Methodology and Disclaimer

  • Data sourced from Statlas, CTC's proprietary ecommerce data platform.
  • 299 DTC brands with complete Q1 2026 data (January through March). Only brands with active paid media spend across all 90 days of Q1 2026 are included. Partial datasets are excluded to ensure consistent measurement.
  • All data anonymized. No individual brand data is revealed.
  • Aggregate revenue of $1.01 billion across tracked brands, with $231 million in paid channel spend.
  • YouTube spend is reported separately from Google Search/Shopping using campaign-level classification.
  • Channel allocation percentages reflect each brand's share of total tracked paid media spend across Meta, Google (ex. YouTube), YouTube, TikTok, AppLovin, and other platforms.
  • MER (Marketing Efficiency Ratio) = Total Revenue / Total Ad Spend. A blended efficiency metric, not attributed to any single channel.
  • Incrementality Factors (IF) are derived from CTC's proprietary geo-holdout experiments and media mix models (MMM) conducted across client portfolios.
  • Contribution Margin (CM) = Gross Margin minus Ad Spend. It represents the profit remaining after product costs, fulfillment, and paid media investment.

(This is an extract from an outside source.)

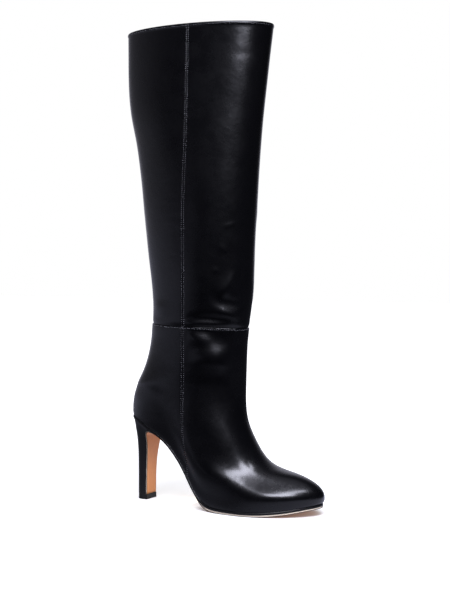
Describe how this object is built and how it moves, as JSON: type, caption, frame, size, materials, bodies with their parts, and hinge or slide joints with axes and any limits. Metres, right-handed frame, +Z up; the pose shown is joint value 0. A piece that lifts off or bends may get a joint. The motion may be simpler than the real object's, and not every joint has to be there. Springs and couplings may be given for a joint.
{
  "type": "knee-high heeled boot",
  "caption": "Knee-high leather boot with a slim covered heel, an ankle seam and a half-length zip on the inner side; right shoe.",
  "frame": {"origin": "middle of the top lift's bottom face, on the floor", "axes": "+X to the toe, +Y to the inner (medial) side of the foot, +Z up"},
  "size_m": [0.2248, 0.0895, 0.4944],
  "materials": {
    "foot_leather": "glossy black calf",
    "shaft_leather": "glossy black calf",
    "sole_edge": "black painted edge",
    "sole_leather": "smooth tan sole leather",
    "lining": "matte black lining",
    "heel_cover": "glossy black calf over a moulded block",
    "top_lift": "matte black",
    "zip_tape": "woven black tape",
    "zip_metal": "black nickel"
  },
  "bodies": {
    "boot": {"upper": "foot_leather", "shaft": "shaft_leather", "midsole": "sole_edge", "outsole": "sole_leather", "insole": "lining", "heel": "heel_cover", "top_lift": "top_lift", "zip_tape": "zip_tape", "zip_slider": "zip_metal"},
    "pull": {"zip_pull": "zip_metal"}
  },
  "joints": [
    {"name": "pull_swing", "type": "hinge", "parent": "boot", "child": "pull", "pos_m": [0.06954, 0.04392, 0.26189], "axis": [0.9993, -0.0386, 0], "range_deg": [0, 165]}
  ]
}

IROAS = Incremental Return on Ad Spend. Calculated by adjusting platform-reported revenue using CTC's incrementality factors derived from controlled geo-holdout and media mix modeling studies. Platform-Reported ROAS uses each platform's own attribution model. IROAS adjusts for incrementality using factors derived from controlled experiments, providing a more accurate picture of true advertising value.
Platform Bias Direction: An IF above 1.0 means the platform's own attribution understates the channel's true incremental contribution (the channel is more valuable than it looks). An IF below 1.0 means the platform overstates its contribution (the channel is less valuable than it looks). This distinction is critical for capital allocation decisions.